Junior Chelsea Flieger, who has helped organize the LEAP conference since its conception, said she thinks the local focus of the conference is what makes it unique.

"Everyone knows about extreme global poverty, but we often neglect our own neighbors. Poverty in Macon is a very real issue that needs to be dealt with, not brushed under the rug. LEAP has the ability to change the lives of students and Macon residents if we can work together," Flieger said.

Junior Phillip York said he hopes the conference will help abolish some of the myths and stigmas surrounding the issues of poverty and homelessness.

“There are a lot of myths and assumptions that are often espoused, for example, about how the poor are lazy or how they choose to be poor, when the reality is in fact very different. The vast majority of people in poverty are working poor who are fighting to make ends meet, people who are constantly on the edge of crisis, and community partnerships often play a role in offering a hand up.”

Additionally, York is working with Dr.
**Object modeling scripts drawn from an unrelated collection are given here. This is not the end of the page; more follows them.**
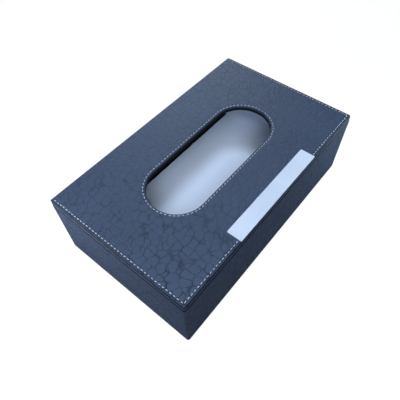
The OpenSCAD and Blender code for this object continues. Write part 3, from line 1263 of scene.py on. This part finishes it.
def area_light(name, place, target, size, watts, color=WHITE):
    data = bpy.data.lights.new(name, "AREA")
    data.shape = "DISK"
    data.color = color
    data.size = size
    data.energy = watts
    obj = new_object(name, data)
    obj.location = place
    direction = Vector(target) - Vector(place)
    obj.rotation_euler = direction.to_track_quat("-Z", "Y").to_euler()
    obj.visible_camera = False


# A broad and a low lamp over the front left corner and one overhead, two behind the box for
# the sheen on its leather, and two small ones that brighten the far ends of the two near walls
BOX = (0, 0, 0.04)
COOL = (0.88, 0.95, 1.0)
COOLER = (0.78, 0.92, 1.0)
area_light("key", (-0.56, -0.50, 1.25), BOX, 0.85, 6.8)
area_light("key_low", (-0.46, -0.44, 0.72), BOX, 0.35, 3.4, COOL)
area_light("overhead", (-0.08, -0.08, 1.28), BOX, 0.40, 7.6, COOL)
area_light("sheen_right", (0.90, 0.75, 0.75), BOX, 0.80, 6.4, COOL)
area_light("sheen_back", (0.50, 0.90, 0.45), BOX, 0.60, 2.6, COOL)
area_light("near_left", (-0.25, 0.12, 0.120), (-0.125, 0.02, 0.05), 0.12, 0.54)
area_light("near_right", (0.20, -0.150, 0.088), (0.10, -0.075, 0.05), 0.06, 0.25, COOLER)


def world_light(strength):
    """Faint light from all round; the camera sees plain white instead."""
    world = bpy.data.worlds.new("studio_world")
    bpy.context.scene.world = world
    look = Nodes(world)
    soft = look.tree.nodes["Background"]
    look.feed(soft, Color=(0.95, 0.97, 1.0), Strength=strength)
    white = look.new("ShaderNodeBackground")
    look.feed(white, Color=WHITE, Strength=1.0)
    picked = look.mix_shader(look.seen_directly(), soft.outputs[0], white.outputs[0])
    look.feed(look.tree.nodes["World Output"], Surface=picked)


world_light(0.05)


def photo_camera():
    """Camera fitted to the photograph: where it stands, and how it is turned and tilted."""
    turn, height, roll = (math.radians(v) for v in (-49.10, 54.68, -1.84))
    place = Vector((-191.08, -150.15, 347.45)) * MM
    photo_w = 400
    focal_length_px = 400.46
    data = bpy.data.cameras.new("photo_camera")
    data.sensor_fit = "HORIZONTAL"
    data.sensor_width = 36
    data.lens = data.sensor_width * (focal_length_px / photo_w)
    data.clip_start = 0.01
    data.clip_end = 20
    camera = new_object("photo_camera", data)
    turned = Matrix.Rotation(turn, 4, "Z") @ Matrix.Rotation(PI / 2 - height, 4, "X")
    camera.matrix_world = Matrix.Translation(place) @ turned @ Matrix.Rotation(roll, 4, "Z")
    bpy.context.scene.camera = camera


photo_camera()
bpy.context.scene.view_settings.view_transform = "Standard"
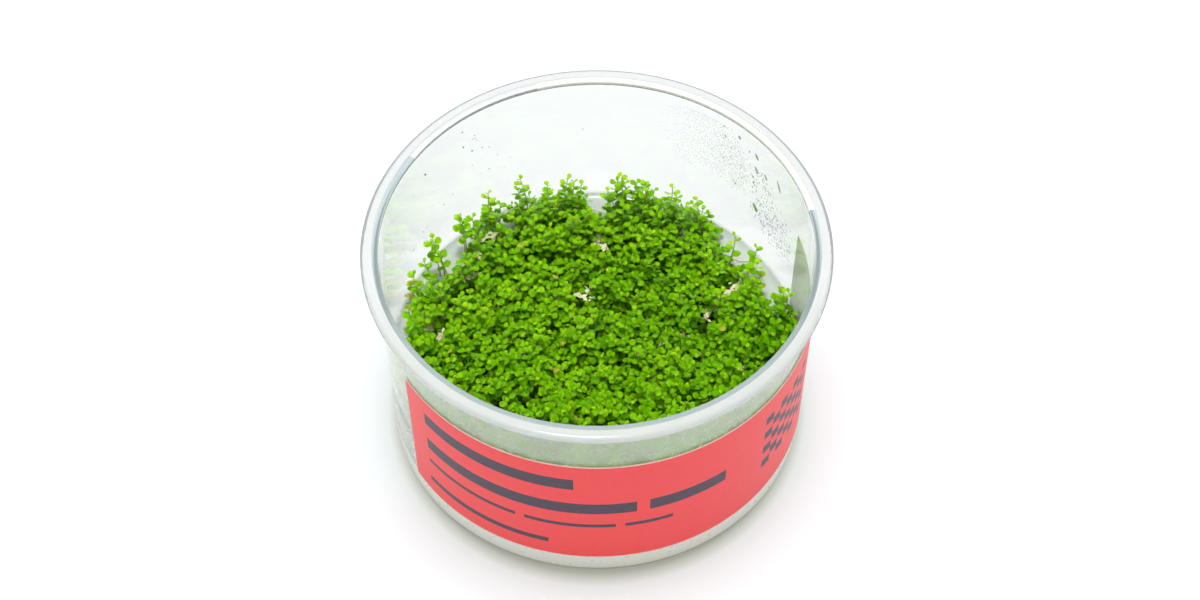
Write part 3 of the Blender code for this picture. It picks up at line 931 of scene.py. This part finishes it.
def add_stem(builder, path, radii, slot):
    """A closed thin stem along a path."""
    sides = 4
    points, faces = [], []
    for middle, radius in zip(path, radii):
        for i in range(sides):
            angle = math.tau * i / sides
            across, along = radius * math.cos(angle), radius * math.sin(angle)
            points.append((middle.x + across, middle.y + along, middle.z))
    for ring in range(len(path) - 1):
        for i in range(sides):
            j = (i + 1) % sides
            low, high = ring * sides, (ring + 1) * sides
            faces.append((low + i, low + j, high + j, high + i))
    points += [tuple(path[0]), tuple(path[-1])]
    start, end, last = len(points) - 2, len(points) - 1, (len(path) - 1) * sides
    for i in range(sides):
        j = (i + 1) % sides
        faces += [(start, j, i, -1), (end, last + i, last + j, -1)]
    builder.add(np.array(points), np.array(faces), slot)


def stem_path(root, tip, facing):
    """A stem that starts upright at the root and ends along facing at the tip."""
    reach = (tip - root).length
    first = root + Vector((0.0, 0.0, reach * 0.35))
    last = tip - facing * reach * 0.35
    path = []
    for i in range(STEM_STEPS + 1):
        t = i / STEM_STEPS
        s = 1 - t
        path.append(root * s**3 + first * (3 * s * s * t) + last * (3 * s * t * t) + tip * t**3)
    return path


def along_path(path, share):
    """The point at a share of a path's length, and the path's direction there."""
    place = max(0.0, min(0.9999, share)) * (len(path) - 1)
    i = int(place)
    return path[i].lerp(path[i + 1], place - i), (path[i + 1] - path[i]).normalized()


def nearly(x, y, sway, dice):
    """A direction near (x, y, 1)."""
    return Vector((dice.gauss(x, sway), dice.gauss(y, sway), 1.0)).normalized()


def leaf_tone(value, dice, aged):
    """A leaf's material slot from a shade value of 0, deep, to 1, bright, which holds painted shade and light
    as well as each leaf's own tone; now and then an old leaf.
    """
    if dice.random() < aged:
        return TONE_OF_AGED
    return max(0, min(TONE_OF_AGED - 1, int(value * TONE_OF_AGED)))


def add_shoot(builder, root, tip, facing, pairs, spacing, dice, shade, low=False, aged=AGED_SHARE):
    """A stem with crossed pairs of leaves, the youngest pair small and steep at the tip."""
    path = stem_path(root, tip, facing)
    radii = [STEM_RADIUS * (1.2 - 0.5 * i / (len(path) - 1)) for i in range(len(path))]
    add_stem(builder, path, radii, STEM_SLOT)
    length = max((tip - root).length, 1 * MM)
    turn = dice.uniform(0, math.tau)
    down = 0.05 * MM
    for pair in range(pairs):
        share = 1 - down / length
        if share < 0.15:
            break
        joint, way = along_path(path, share)
        heading = (way + facing).normalized()
        size = LEAF_LENGTH * PAIR_SIZES[pair] * dice.uniform(0.86, 1.1)
        for half in range(2):
            angle = turn + math.pi * half + math.pi / 2 * pair + dice.uniform(-0.25, 0.25)
            rise = PAIR_RISES[pair] + dice.uniform(-0.2, 0.2)
            # Lower pairs take darker greens: older leaves, and painted shade deep in the carpet
            tone = leaf_tone(shade + 0.20 - 0.15 * pair + dice.uniform(-0.12, 0.12), dice, aged)
            template = LOW_LEAF if low else FINE_LEAF if pair < 3 else PLAIN_LEAF
            add_leaf(builder, template, joint, heading, angle, rise, size, dice, tone)
        down += spacing * dice.uniform(0.8, 1.2) * (0.6 if pair == 0 else 1.0)


def sight_on(point, z):
    """Where the camera's line of sight through a point meets the level z."""
    return CAMERA_PLACE + (point - CAMERA_PLACE) * ((CAMERA_PLACE.z - z) / (CAMERA_PLACE.z - point.z))


def hides_bare_gel(point):
    """Whether leaves at a point would stand in front of a patch of gel that is bare."""
    seen = sight_on(point, GEL_TOP)
    azimuth = math.degrees(math.atan2(seen.x, -seen.y)) % 360
    return any(start < azimuth < end and seen.xy.length > inner for start, end, inner in BARE_SECTORS)


class Carpet:
    """The clumps' solids, asked for their top at a place."""

    def __init__(self):
        self.trees, self.centres = {}, {}
        for name in CLUMPS:
            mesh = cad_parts[name].data
            corners = [vertex.co for vertex in mesh.vertices]
            self.trees[name] = BVHTree.FromPolygons(corners, [face.vertices for face in mesh.polygons])
            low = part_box(name)[0].z
            foot = [corner.xy for corner in corners if corner.z < low + 0.1 * MM]
            self.centres[name] = sum(foot, Vector((0.0, 0.0))) / len(foot)

    def nearest(self, spot):
        """The clump whose middle is nearest to a spot."""
        return min(CLUMPS, key=lambda name: (self.centres[name] - spot).length)

    def top(self, spot):
        """Height of the carpet at a spot, and the clump there, or None."""
        up = Vector((0.0, 0.0, 1.0))
        for name in sorted(CLUMPS, key=lambda name: (self.centres[name] - spot).length)[:4]:
            height, start = None, Vector((spot.x, spot.y, 0.0))
            for _ in range(8):
                hit = self.trees[name].ray_cast(start, up)[0]
                if hit is None:
                    break
                height, start = hit.z, hit + up * 0.01 * MM
            if height is not None and height > GEL_TOP + 4 * MM:
                return min(height, CARPET_TOP), name
        return None


def carpet_spots(dice):
    """Spots on a shaken triangular lattice over the carpet."""
    steps = int(CARPET_RADIUS / SHOOT_PITCH) + 2
    spots = []
    for row in range(-steps, steps + 1):
        for column in range(-steps, steps + 1):
            spot = Vector((column + 0.5 * (row % 2), row * 0.87)) * SHOOT_PITCH
            spot += Vector((dice.uniform(-1, 1), dice.uniform(-1, 1))) * SHOOT_PITCH * 0.36
            if spot.length < CARPET_RADIUS - 0.8 * MM:
                spots.append(spot)
    return spots


def add_shreds(builder, place, size, dice):
    """A few torn shreds of bleached roots and old leaves that lie across each other."""
    for _ in range(dice.choice((7, 8, 9))):
        joint = place + Vector([dice.uniform(-reach, reach) for reach in (1, 1, 0.2)]) * size * 0.8
        facing = nearly(0.0, -0.2, 0.2, dice)
        length, turn = size * dice.uniform(1.3, 2.6), dice.uniform(0, math.tau)
        add_leaf(builder, SHRED, joint, facing, turn, 0.05, length, dice, ROOT_SLOT)


def add_runner(builder, start, dice):
    """A pale root or creeping stem that wanders over the gel."""
    heading = dice.uniform(0, math.tau)
    path, point = [start], start
    for _ in range(RUNNER_STEPS):
        heading += dice.uniform(-0.7, 0.7)
        point = point + Vector((math.cos(heading), math.sin(heading), 0.0)) * RUNNER_STRIDE_MM * MM
        point.z = GEL_TOP + dice.uniform(0.15, 0.7) * MM
        if point.xy.length > LEAF_LIMIT_RADIUS - 1 * MM:
            break
        path.append(point)
    if len(path) > 2:
        add_stem(builder, path, [dice.uniform(0.09, 0.16) * MM] * len(path), ROOT_SLOT)


def root_under(spot, centre, share):
    """Where the stem of a shoot at a spot leaves the gel, nearer to its clump's middle."""
    return Vector((*(centre + (spot - centre) * share), GEL_TOP - ROOT_DEPTH))


def leave_bare(root, tip):
    """Whether a shoot would hide pale shreds or bare gel that show in the photograph."""
    seen = sight_on(tip, SHRED_HEIGHT).xy
    if any((seen - Vector((x, y))).length < SHRED_CLEARING + size * 0.5 for x, y, size in SHRED_PLACES):
        return True
    return any(hides_bare_gel(root.lerp(tip, share)) for share in (0.15, 0.5, 1.0))


def add_undergrowth(builder, root, tip, lean, dice):
    """A short shoot beside a tall one, and a few leaves low down on the gel, all in the darkest greens as
    painted shade.
    """
    side = Vector((dice.uniform(-1, 1), dice.uniform(-1, 1), 0.0)) * SHOOT_PITCH * 0.6
    low_tip = root.lerp(tip, dice.uniform(0.45, 0.62)) + side
    facing = nearly(lean.x, lean.y, 0.3, dice)
    spacing = PAIR_SPACING * LOW_SPACING
    add_shoot(builder, root + side * 0.5, low_tip, facing, LOW_PAIRS, spacing, dice, LOW_SHADE, low=True)
    for _ in range(LITTER_PER_SHOOT):
        joint = root + Vector((dice.uniform(-1, 1), dice.uniform(-1, 1), 0.0)) * SHOOT_PITCH * 0.7
        joint.z = GEL_TOP + dice.uniform(0.6, 2.6) * MM
        facing = nearly(0.0, 0.0, 0.25, dice)
        # Fallen leaves in the darkest greens, as painted shade
        turn, tone = dice.uniform(0, math.tau), dice.choice((0, 0, 1))
        add_leaf(builder, LOW_LEAF, joint, facing, turn, 0.1, LEAF_LENGTH, dice, tone)


def grow_carpet(carpet, builders, dice):
    """Shoots all over the clumps' solids, up to the solids' tops, with hollows between them."""
    shades = {name: dice.uniform(*CLUMP_SHADES) for name in CLUMPS}
    for spot in carpet_spots(dice):
        if spot.y > THIN_FROM and dice.random() < THIN_SHARE:
            continue
        found = None
        for shift in ((0, 0), (0.8, 0), (-0.8, 0), (0, 0.8), (0, -0.8)):
            found = found or carpet.top(spot + Vector(shift) * MM)
        if found is None:
            continue
        height, name = found
        centre = carpet.centres[name]
        hollow = max(0.0, fractal(Vector((spot.x, spot.y, 0.0)) / HOLLOW_SIZE, 0.5, 2.0, 2)) * HOLLOW_DEPTH
        tip = Vector((spot.x, spot.y, height - 0.5 * MM - hollow - dice.uniform(0.0, 1.0) ** 2 * 3.0 * MM))
        tall = dice.random() < (TALL_SHARE_BACK if spot.y > TALL_BACK_FROM else TALL_SHARE)
        if tall:
            tip.z = min(tip.z + dice.uniform(1.0, 2.2) * MM, TALL_LIMIT)
        root = root_under(spot, centre, ROOT_SHARE)
        if leave_bare(root, tip):
            continue
        lean = spot / CARPET_RADIUS * SHOOT_LEAN + (spot - centre) / CLUMP_REACH * 0.25 + LIGHT_LEAN
        lean += Vector((dice.gauss(0, 0.16), dice.gauss(0, 0.16)))
        facing = Vector((lean.x, lean.y, 1.0)).normalized()
        # Tall shoots take brighter greens as painted light
        shade = shades[name] + dice.uniform(-0.1, 0.1) + (0.16 if tall else 0.0)
        spacing = PAIR_SPACING * (TALL_SPACING if tall else 1.0)
        add_shoot(builders[name], root, tip, facing, SHOOT_PAIRS, spacing, dice, shade)
        add_undergrowth(builders[name], root, tip, lean, dice)


def grow_sprigs(carpet, builders, dice):
    """The sprigs at the carpet's edges and those that stand above it, at their places in the photograph."""
    for x, y, z, aged in EDGE_TIPS:
        tip = Vector((x, y, z))
        name = carpet.nearest(tip.xy)
        root = root_under(tip.xy, carpet.centres[name], EDGE_ROOT_SHARE)
        facing = nearly(0.0, -0.1, 0.2, dice)
        spacing = PAIR_SPACING * EDGE_SPACING
        add_shoot(builders[name], root, tip, facing, SPRIG_PAIRS, spacing, dice, EDGE_SHADE, aged=aged)
    for place in SPRIG_TIPS:
        tip = Vector(place)
        name = carpet.nearest(tip.xy)
        centre = carpet.centres[name]
        root = root_under(tip.xy, centre, SPRIG_ROOT_SHARE)
        lean = (tip.xy - centre) / CLUMP_REACH * 0.3
        facing = nearly(lean.x, lean.y, 0.15, dice)
        spacing = PAIR_SPACING * SPRIG_SPACING
        add_shoot(builders[name], root, tip, facing, SPRIG_PAIRS, spacing, dice, SPRIG_SHADE)


def lay_roots(carpet, builders, dice):
    """Pale shreds between the shoots, and runners over the gel round each clump's middle."""
    for x, y, size in SHRED_PLACES:
        place = Vector((x, y, SHRED_HEIGHT))
        add_shreds(builders[carpet.nearest(place.xy)], place, size, dice)
    for name in CLUMPS:
        for _ in range(RUNNERS_PER_CLUMP):
            aside = Vector((dice.gauss(0, 1), dice.gauss(0, 1))) * RUNNER_SPREAD_MM * MM
            start = Vector((*(carpet.centres[name] + aside), GEL_TOP + 0.4 * MM))
            add_runner(builders[name], start, dice)


def make_plants():
    """One piece for each clump, with its shoots, sprigs and roots."""
    materials = [leaf_material(i + 1, colour) for i, colour in enumerate(LEAF_TONES)]
    materials += [stem_material(), root_material()]
    carpet = Carpet()
    dice = random.Random(SEED)
    builders = {name: Builder() for name in CLUMPS}
    grow_carpet(carpet, builders, dice)
    grow_sprigs(carpet, builders, dice)
    lay_roots(carpet, builders, dice)
    for name in CLUMPS:
        title = f"plants_{name[-2:]}"
        piece(title, builders[name].mesh(title), materials, [name])


# The scene

make_camera()
make_stage()
make_cup()
make_label()
make_gel()
make_plants()
make_drops()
Craig McMahan to create a poverty simulation “for students to experience a (very) small taste of how difficult it is to get by on low-income levels.”

The weeklong conference will culminate in a service day in which the entire student body is encouraged to participate. The service day, March 26, is also the goal for the 10,000 hours of service to be logged.

York said those working on the conference hope to see a significant stride toward meeting the 10,000 hour goal by March 26, but that the initiative will continue for the rest of the semester.

“So far we have logged about 1,500 hours,” Flieger said.

The service projects will take place throughout the Macon community and parter with a number of local outreach organizations, including Habitat for Humanity, Rebuilding Macon and Facade Squad.